Summer is also a Time for Faith
By Bishop David J. Malloy
For many people the summer is a period that is marked by “time off.” Certainly our young people, especially in the grade school and high school years, revel in the absence of the school schedule. 
In fact we often have to be alert so they keep up good life style and disciplinary habits during the summer. Get outside. Read good books. Don’t just sleep in or play video games to while away the day.
Because of the vacation season, the warm weather and the plethora of summertime events, adults, too, can have a sense of this season being free from some of the rigors and restrictions of work and life that mark the rest of the year.
This is characteristic of our human need for occasional breaks from stress, work and our normal routine. It’s one of the reasons that the divine plan has given us Sunday as a day of rest. 
Of course that day is intended to be marked by our special attention to God, the reason we call it the Lord’s Day. But that day of rest is also to be a time of reflection, of refreshment, and of family.
Our faith life never takes a vacation. We heard in the Gospel last Sunday the answer to the question, “What must I do to inherit eternal life?” The answer was, “You shall love the Lord, your God, with all your heart, with all your being, with all your strength, and with all your mind, and your neighbor as yourself.” (Lk 10:25–27, see also Dt 6:5). In other words, we must be all in.
With this in mind, it’s important for us to recognize that summer has a special importance for the strengthening of faith. That is especially true for parents in teaching and modeling the faith for their kids. 
To begin with, we need to focus once again on attendance at Sunday Mass. That is not simply a nice thing to do. It is far deeper. It involves placing ourselves in the presence of Christ’s body, the Church. In doing so we receive grace and strength from participation in that community. 
And our presence gives affirmation and encouragement to others to keep up the struggle of fidelity. And of course we come to adore and worthily receive the Body and Blood of Jesus made present for us.
Those realities are of critical importance on our road to heaven. Sunday Mass all through the year has to be a given, the starting point of our practice of the faith. 
Especially for families and for our young people the role of Sunday Mass in the summertime is key. That means that parents need to demonstrate to their children that we unquestioningly continue this practice, even on vacation. It is that central.
And of course with the possibility for a more restful summertime schedule even at home, parents must continue to show the importance of the Mass during the summer by bringing the kids and praying there with them. 

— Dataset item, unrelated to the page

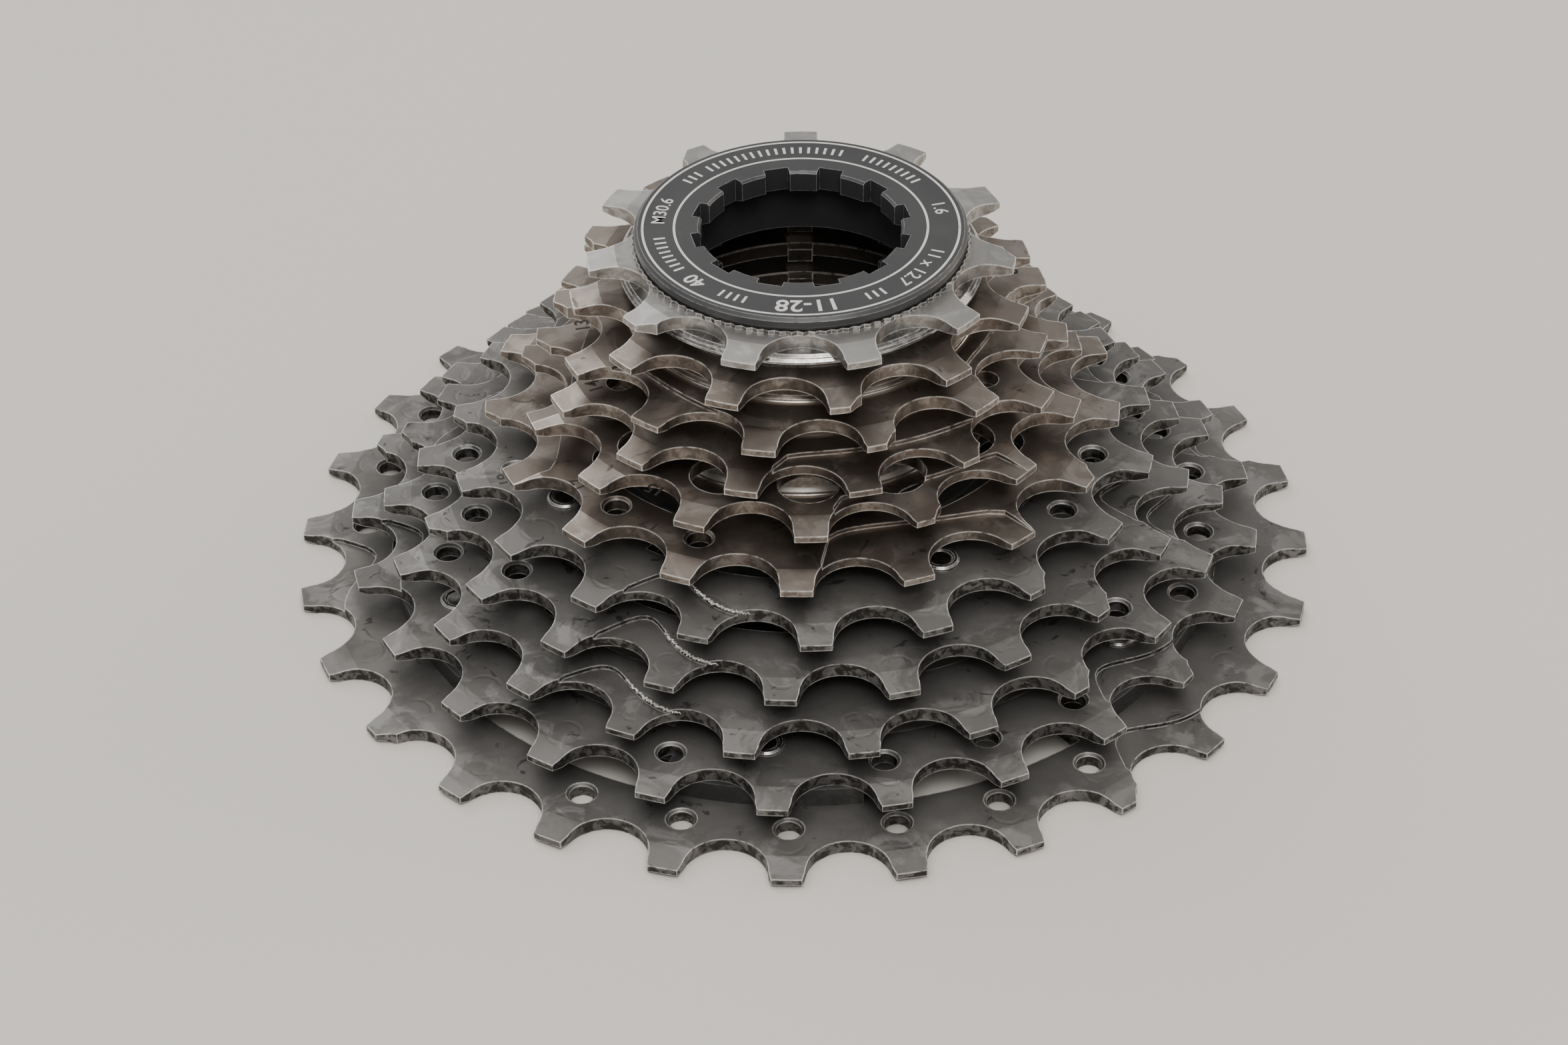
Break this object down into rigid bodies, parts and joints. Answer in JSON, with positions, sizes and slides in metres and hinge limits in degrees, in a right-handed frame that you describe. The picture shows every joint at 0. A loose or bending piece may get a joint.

Any skipping Mass or casualness at this time of year is a countersign to young people.
Additionally, with the extra time for our young people during the summer, parents need to intentionally emphasize the role of faith. 
Providing age appropriate religious reading during the summer keeps the soul and the mind sharp. There are great books on lives of the saints available for any reading level. They can serve as a great inspiration.
How about parents making the effort to identify and provide DVDs or online access of movies or stories about faith? And having watched them with their children, follow up conversations are important. 
So too are general discussions of the faith. Doing this during the summer emphasizes faith’s everyday place in our lives.
The famous song says, “Summer time, and the living is easy.” Summertime is also a time of faith. We shouldn’t underestimate how important that is.